With the new curriculum in place, classroom time has been reduced to four hours a day for four days a week. Typically, first-year and second-year med students spend at least eight hours a day for five days a week in class.
Now, time previously spent in lectures has been rerouted to clinical work and other active hands-on learning approaches, Allen says.
The first two years of medical school classes have been shortened to 18 months from 24 months. Allen says students are expected to continue their research and devote more time to determining the area of practice they ultimately want to pursue for the final six months of their second year.
“I’m actually a little bit jealous of their med school training,” says Allen, who also maintains a practice in Boise and sees patients at least one day a week.
This month marks the first time that UW medical students have taken courses on Gonzaga’s campus under a joint agreement. Sixty first-year medical students joined 40 second-year students to start the 2016-17 academic year.
For decades, UW taught medical students in Eastern Washington with Washington State University as its WWAMI partner. UW ended its relationship with WSU, however, after the Pullman-based university committed to opening its own medical school in Spokane.
The American Medical Association selected the UW medical school to be part of its Accelerating Change in Medical Education Consortium, a group of 32 medical schools the AMA says it believes are equipped to handle rapid changes in medicine and health care.
The medical schools each received $75,000 over a three-period to advance the AMA’s work aimed at transforming undergraduate medical education to align itself better with the 21st century health care system, the AMA said in a press release announcing the schools that were selected.
Through a competitive grant process, the schools were chosen from among 170 eligible U.S. medical schools by a national advisory panel that sought proposals that would significantly redesign medical education.
“Practicing is very different today,” Allen says. “This generation of doctors truly has to be life-long learners because changes in medicine and technology are more accelerated than ever before.”
Allen says her patients are more tech savvy and conscientious about their health.
“This group of med school students will come to the end of their careers in 2050. It sounds like a long way away, but it really isn’t. What is medicine even going to look like then?” Allen says.
At Gonzaga, work crews updated Schoenberg Center, which houses the UW med school training. The marketing and branding of the program is still a work in progress, says Dr. William Sayres, the Spokane-based assistant dean at the UW School of Medicine.
Sayres is one of five assistant deans assigned to five different first-year med school regional sites through the UW School of Medicine.
The partnership between the two schools has been referred to most commonly as the UW-GU Regional Health Partnership, says Sayres, who is also a family physician here at Group Health Cooperative.
Roughly 40 primary-care physicians in Spokane have volunteered to mentor medical students. As of last August, most medical students had been assigned to a Spokane-area facility to begin their clinical work and observations, Allen says.
She says she’s particularly excited about the outpatient clinic work that will be offered in the new curriculum.

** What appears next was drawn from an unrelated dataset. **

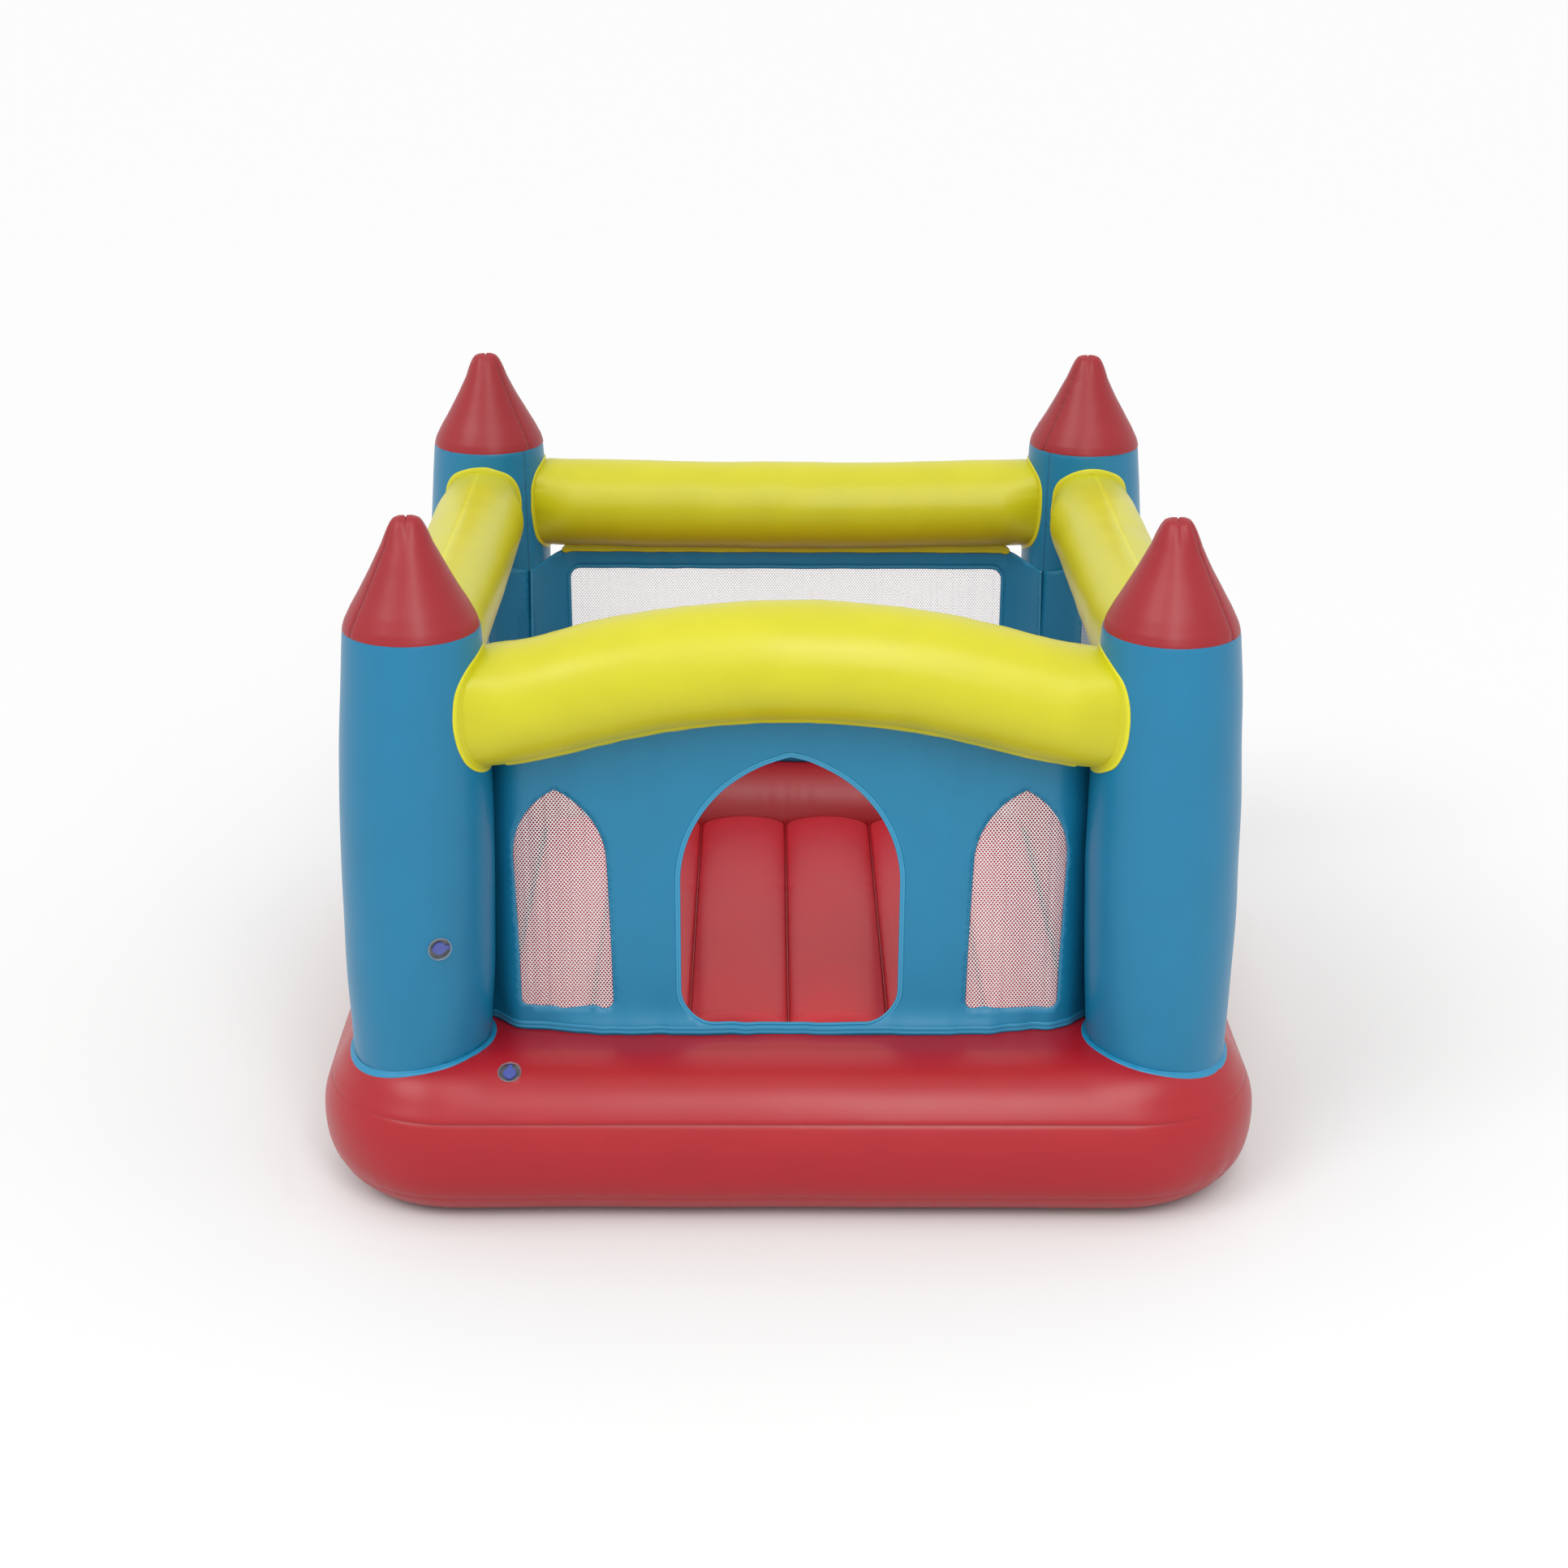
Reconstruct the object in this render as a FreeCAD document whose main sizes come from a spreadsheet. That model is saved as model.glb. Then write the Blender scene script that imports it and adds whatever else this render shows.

“We—and when I say we, I mean med schools in general—don’t always do a great job of making doctors feel comfortable in an outpatient clinical setting,” Allen says. “Being in the outpatient clinics more now gives students a better opportunity to develop a rapport with patients.”
The University of Washington, in the early 1970s, formed the original WAMI states—Wyoming didn’t join until 1996—to help stem the shortage of primary-care physicians, particularly in rural areas.
The program has been recognized by the Association of American Medical Colleges with the Outstanding Community Service Award, and has been identified by U.S. News & World Report for the past 23 years as one of the nation’s top medical schools for training in primary-care, family medicine and rural medicine.